[Rows from a 3D modeling dataset]
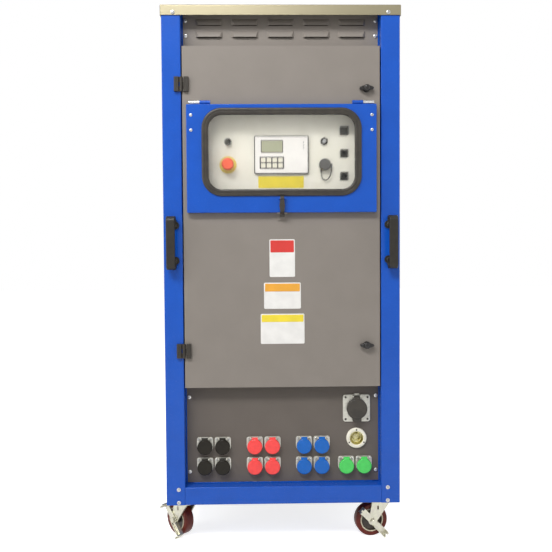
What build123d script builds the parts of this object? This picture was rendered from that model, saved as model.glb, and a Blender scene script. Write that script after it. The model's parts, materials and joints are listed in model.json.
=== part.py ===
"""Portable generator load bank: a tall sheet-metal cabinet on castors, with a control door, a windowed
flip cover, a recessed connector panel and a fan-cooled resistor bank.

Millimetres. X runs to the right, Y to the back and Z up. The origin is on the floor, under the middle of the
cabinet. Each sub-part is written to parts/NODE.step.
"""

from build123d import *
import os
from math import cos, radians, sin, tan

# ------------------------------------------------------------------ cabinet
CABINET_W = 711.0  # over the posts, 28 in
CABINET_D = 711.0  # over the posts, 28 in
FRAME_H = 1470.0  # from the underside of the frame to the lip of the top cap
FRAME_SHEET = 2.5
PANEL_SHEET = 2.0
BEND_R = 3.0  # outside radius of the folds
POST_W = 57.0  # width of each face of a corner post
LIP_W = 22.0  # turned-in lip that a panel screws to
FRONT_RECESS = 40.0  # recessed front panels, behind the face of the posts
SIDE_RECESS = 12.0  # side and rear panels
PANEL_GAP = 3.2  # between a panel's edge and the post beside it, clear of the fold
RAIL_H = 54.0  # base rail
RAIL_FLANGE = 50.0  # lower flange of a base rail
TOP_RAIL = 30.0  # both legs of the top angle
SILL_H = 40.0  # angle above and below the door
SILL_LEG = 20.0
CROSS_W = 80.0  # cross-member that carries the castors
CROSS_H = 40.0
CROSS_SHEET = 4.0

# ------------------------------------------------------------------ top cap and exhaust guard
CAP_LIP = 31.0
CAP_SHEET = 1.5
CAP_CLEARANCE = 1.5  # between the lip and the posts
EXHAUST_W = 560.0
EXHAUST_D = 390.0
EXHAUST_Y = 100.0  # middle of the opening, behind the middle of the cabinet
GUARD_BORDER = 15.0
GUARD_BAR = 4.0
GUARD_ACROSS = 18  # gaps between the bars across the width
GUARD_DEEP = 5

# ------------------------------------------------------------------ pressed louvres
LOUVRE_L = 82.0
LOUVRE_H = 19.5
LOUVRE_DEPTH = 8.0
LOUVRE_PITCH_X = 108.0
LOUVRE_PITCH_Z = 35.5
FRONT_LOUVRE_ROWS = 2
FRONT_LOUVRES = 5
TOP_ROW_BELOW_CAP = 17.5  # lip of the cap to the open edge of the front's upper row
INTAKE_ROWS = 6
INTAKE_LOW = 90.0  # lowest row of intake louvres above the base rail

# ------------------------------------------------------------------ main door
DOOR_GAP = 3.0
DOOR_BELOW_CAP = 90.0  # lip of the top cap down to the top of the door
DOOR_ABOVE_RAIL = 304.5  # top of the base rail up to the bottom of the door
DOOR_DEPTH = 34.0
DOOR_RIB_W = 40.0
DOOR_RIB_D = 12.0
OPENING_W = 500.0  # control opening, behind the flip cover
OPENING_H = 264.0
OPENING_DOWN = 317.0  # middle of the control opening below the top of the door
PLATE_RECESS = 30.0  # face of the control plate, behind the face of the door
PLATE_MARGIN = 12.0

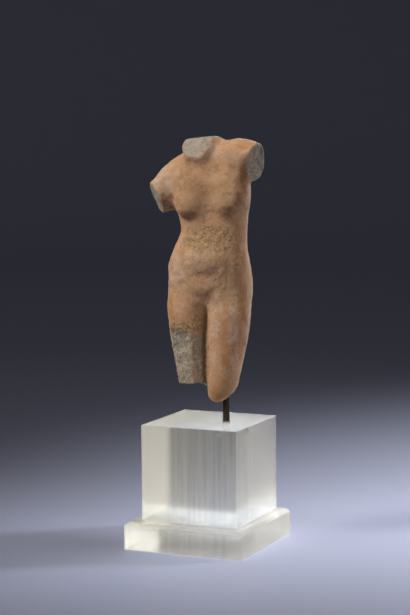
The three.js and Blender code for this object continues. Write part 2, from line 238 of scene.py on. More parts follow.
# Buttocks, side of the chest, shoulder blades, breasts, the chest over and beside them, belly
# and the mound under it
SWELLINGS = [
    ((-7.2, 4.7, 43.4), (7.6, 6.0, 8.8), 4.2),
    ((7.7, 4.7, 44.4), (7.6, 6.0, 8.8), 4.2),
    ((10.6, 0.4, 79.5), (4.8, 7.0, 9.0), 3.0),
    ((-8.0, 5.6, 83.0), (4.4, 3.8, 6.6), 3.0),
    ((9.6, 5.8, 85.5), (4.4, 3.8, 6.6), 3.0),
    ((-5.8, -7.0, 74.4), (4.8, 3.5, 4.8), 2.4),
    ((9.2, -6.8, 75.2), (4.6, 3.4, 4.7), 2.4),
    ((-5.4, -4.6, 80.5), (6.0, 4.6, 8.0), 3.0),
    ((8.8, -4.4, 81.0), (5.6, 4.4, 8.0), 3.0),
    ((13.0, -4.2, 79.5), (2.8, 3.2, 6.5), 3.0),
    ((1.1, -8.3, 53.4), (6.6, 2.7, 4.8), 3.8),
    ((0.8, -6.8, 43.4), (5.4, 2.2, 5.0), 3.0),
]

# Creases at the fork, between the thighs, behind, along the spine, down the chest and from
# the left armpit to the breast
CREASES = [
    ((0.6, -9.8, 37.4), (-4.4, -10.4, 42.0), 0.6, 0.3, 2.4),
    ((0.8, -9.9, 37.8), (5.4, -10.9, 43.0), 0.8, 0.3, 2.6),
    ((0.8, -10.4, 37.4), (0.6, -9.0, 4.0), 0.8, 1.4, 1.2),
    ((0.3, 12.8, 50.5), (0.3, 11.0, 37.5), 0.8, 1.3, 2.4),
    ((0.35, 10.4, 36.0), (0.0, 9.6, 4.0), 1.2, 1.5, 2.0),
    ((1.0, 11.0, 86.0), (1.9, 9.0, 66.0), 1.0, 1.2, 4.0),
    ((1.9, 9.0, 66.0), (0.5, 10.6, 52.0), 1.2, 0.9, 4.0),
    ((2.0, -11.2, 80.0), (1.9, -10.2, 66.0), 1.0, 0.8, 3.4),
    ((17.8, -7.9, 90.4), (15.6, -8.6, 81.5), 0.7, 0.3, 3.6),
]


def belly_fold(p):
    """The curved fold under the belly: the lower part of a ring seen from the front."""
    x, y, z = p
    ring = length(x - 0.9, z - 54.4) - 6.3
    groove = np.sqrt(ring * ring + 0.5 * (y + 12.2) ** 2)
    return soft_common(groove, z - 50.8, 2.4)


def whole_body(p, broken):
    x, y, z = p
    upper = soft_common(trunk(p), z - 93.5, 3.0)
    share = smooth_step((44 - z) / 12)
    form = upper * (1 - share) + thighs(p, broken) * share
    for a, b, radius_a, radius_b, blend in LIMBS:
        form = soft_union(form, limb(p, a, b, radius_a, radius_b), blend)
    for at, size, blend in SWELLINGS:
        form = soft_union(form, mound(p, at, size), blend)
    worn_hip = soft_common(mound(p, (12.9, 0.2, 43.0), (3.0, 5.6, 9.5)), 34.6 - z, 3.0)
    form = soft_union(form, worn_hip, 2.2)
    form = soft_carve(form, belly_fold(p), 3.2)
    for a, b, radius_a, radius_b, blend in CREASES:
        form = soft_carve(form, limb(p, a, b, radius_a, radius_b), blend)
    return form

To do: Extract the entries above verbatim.

Response to this exercise:
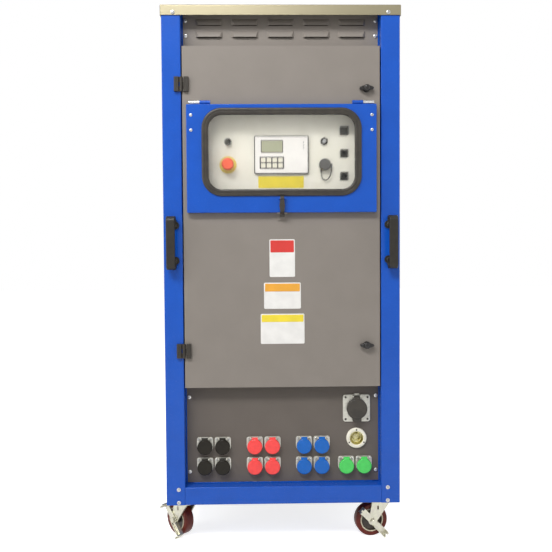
What build123d script builds the parts of this object? This picture was rendered from that model, saved as model.glb, and a Blender scene script. Write that script after it. The model's parts, materials and joints are listed in model.json.
=== part.py ===
"""Portable generator load bank: a tall sheet-metal cabinet on castors, with a control door, a windowed
flip cover, a recessed connector panel and a fan-cooled resistor bank.

Millimetres. X runs to the right, Y to the back and Z up. The origin is on the floor, under the middle of the
cabinet. Each sub-part is written to parts/NODE.step.
"""

from build123d import *
import os
from math import cos, radians, sin, tan

# ------------------------------------------------------------------ cabinet
CABINET_W = 711.0  # over the posts, 28 in
CABINET_D = 711.0  # over the posts, 28 in
FRAME_H = 1470.0  # from the underside of the frame to the lip of the top cap
FRAME_SHEET = 2.5
PANEL_SHEET = 2.0
BEND_R = 3.0  # outside radius of the folds
POST_W = 57.0  # width of each face of a corner post
LIP_W = 22.0  # turned-in lip that a panel screws to
FRONT_RECESS = 40.0  # recessed front panels, behind the face of the posts
SIDE_RECESS = 12.0  # side and rear panels
PANEL_GAP = 3.2  # between a panel's edge and the post beside it, clear of the fold
RAIL_H = 54.0  # base rail
RAIL_FLANGE = 50.0  # lower flange of a base rail
TOP_RAIL = 30.0  # both legs of the top angle
SILL_H = 40.0  # angle above and below the door
SILL_LEG = 20.0
CROSS_W = 80.0  # cross-member that carries the castors
CROSS_H = 40.0
CROSS_SHEET = 4.0

# ------------------------------------------------------------------ top cap and exhaust guard
CAP_LIP = 31.0
CAP_SHEET = 1.5
CAP_CLEARANCE = 1.5  # between the lip and the posts
EXHAUST_W = 560.0
EXHAUST_D = 390.0
EXHAUST_Y = 100.0  # middle of the opening, behind the middle of the cabinet
GUARD_BORDER = 15.0
GUARD_BAR = 4.0
GUARD_ACROSS = 18  # gaps between the bars across the width
GUARD_DEEP = 5

# ------------------------------------------------------------------ pressed louvres
LOUVRE_L = 82.0
LOUVRE_H = 19.5
LOUVRE_DEPTH = 8.0
LOUVRE_PITCH_X = 108.0
LOUVRE_PITCH_Z = 35.5
FRONT_LOUVRE_ROWS = 2
FRONT_LOUVRES = 5
TOP_ROW_BELOW_CAP = 17.5  # lip of the cap to the open edge of the front's upper row
INTAKE_ROWS = 6
INTAKE_LOW = 90.0  # lowest row of intake louvres above the base rail

# ------------------------------------------------------------------ main door
DOOR_GAP = 3.0
DOOR_BELOW_CAP = 90.0  # lip of the top cap down to the top of the door
DOOR_ABOVE_RAIL = 304.5  # top of the base rail up to the bottom of the door
DOOR_DEPTH = 34.0
DOOR_RIB_W = 40.0
DOOR_RIB_D = 12.0
OPENING_W = 500.0  # control opening, behind the flip cover
OPENING_H = 264.0
OPENING_DOWN = 317.0  # middle of the control opening below the top of the door
PLATE_RECESS = 30.0  # face of the control plate, behind the face of the door
PLATE_MARGIN = 12.0

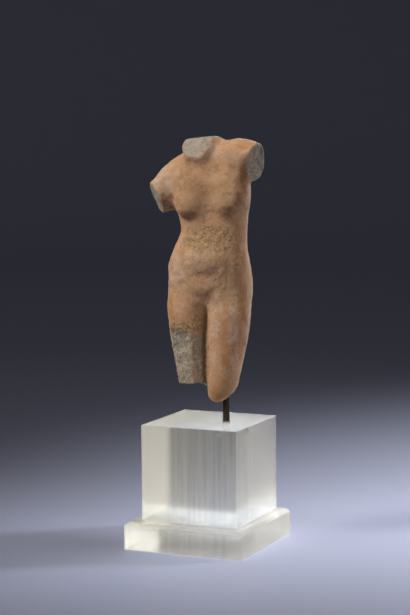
The three.js and Blender code for this object continues. Write part 2, from line 238 of scene.py on. More parts follow.
# Buttocks, side of the chest, shoulder blades, breasts, the chest over and beside them, belly
# and the mound under it
SWELLINGS = [
    ((-7.2, 4.7, 43.4), (7.6, 6.0, 8.8), 4.2),
    ((7.7, 4.7, 44.4), (7.6, 6.0, 8.8), 4.2),
    ((10.6, 0.4, 79.5), (4.8, 7.0, 9.0), 3.0),
    ((-8.0, 5.6, 83.0), (4.4, 3.8, 6.6), 3.0),
    ((9.6, 5.8, 85.5), (4.4, 3.8, 6.6), 3.0),
    ((-5.8, -7.0, 74.4), (4.8, 3.5, 4.8), 2.4),
    ((9.2, -6.8, 75.2), (4.6, 3.4, 4.7), 2.4),
    ((-5.4, -4.6, 80.5), (6.0, 4.6, 8.0), 3.0),
    ((8.8, -4.4, 81.0), (5.6, 4.4, 8.0), 3.0),
    ((13.0, -4.2, 79.5), (2.8, 3.2, 6.5), 3.0),
    ((1.1, -8.3, 53.4), (6.6, 2.7, 4.8), 3.8),
    ((0.8, -6.8, 43.4), (5.4, 2.2, 5.0), 3.0),
]

# Creases at the fork, between the thighs, behind, along the spine, down the chest and from
# the left armpit to the breast
CREASES = [
    ((0.6, -9.8, 37.4), (-4.4, -10.4, 42.0), 0.6, 0.3, 2.4),
    ((0.8, -9.9, 37.8), (5.4, -10.9, 43.0), 0.8, 0.3, 2.6),
    ((0.8, -10.4, 37.4), (0.6, -9.0, 4.0), 0.8, 1.4, 1.2),
    ((0.3, 12.8, 50.5), (0.3, 11.0, 37.5), 0.8, 1.3, 2.4),
    ((0.35, 10.4, 36.0), (0.0, 9.6, 4.0), 1.2, 1.5, 2.0),
    ((1.0, 11.0, 86.0), (1.9, 9.0, 66.0), 1.0, 1.2, 4.0),
    ((1.9, 9.0, 66.0), (0.5, 10.6, 52.0), 1.2, 0.9, 4.0),
    ((2.0, -11.2, 80.0), (1.9, -10.2, 66.0), 1.0, 0.8, 3.4),
    ((17.8, -7.9, 90.4), (15.6, -8.6, 81.5), 0.7, 0.3, 3.6),
]


def belly_fold(p):
    """The curved fold under the belly: the lower part of a ring seen from the front."""
    x, y, z = p
    ring = length(x - 0.9, z - 54.4) - 6.3
    groove = np.sqrt(ring * ring + 0.5 * (y + 12.2) ** 2)
    return soft_common(groove, z - 50.8, 2.4)


def whole_body(p, broken):
    x, y, z = p
    upper = soft_common(trunk(p), z - 93.5, 3.0)
    share = smooth_step((44 - z) / 12)
    form = upper * (1 - share) + thighs(p, broken) * share
    for a, b, radius_a, radius_b, blend in LIMBS:
        form = soft_union(form, limb(p, a, b, radius_a, radius_b), blend)
    for at, size, blend in SWELLINGS:
        form = soft_union(form, mound(p, at, size), blend)
    worn_hip = soft_common(mound(p, (12.9, 0.2, 43.0), (3.0, 5.6, 9.5)), 34.6 - z, 3.0)
    form = soft_union(form, worn_hip, 2.2)
    form = soft_carve(form, belly_fold(p), 3.2)
    for a, b, radius_a, radius_b, blend in CREASES:
        form = soft_carve(form, limb(p, a, b, radius_a, radius_b), blend)
    return form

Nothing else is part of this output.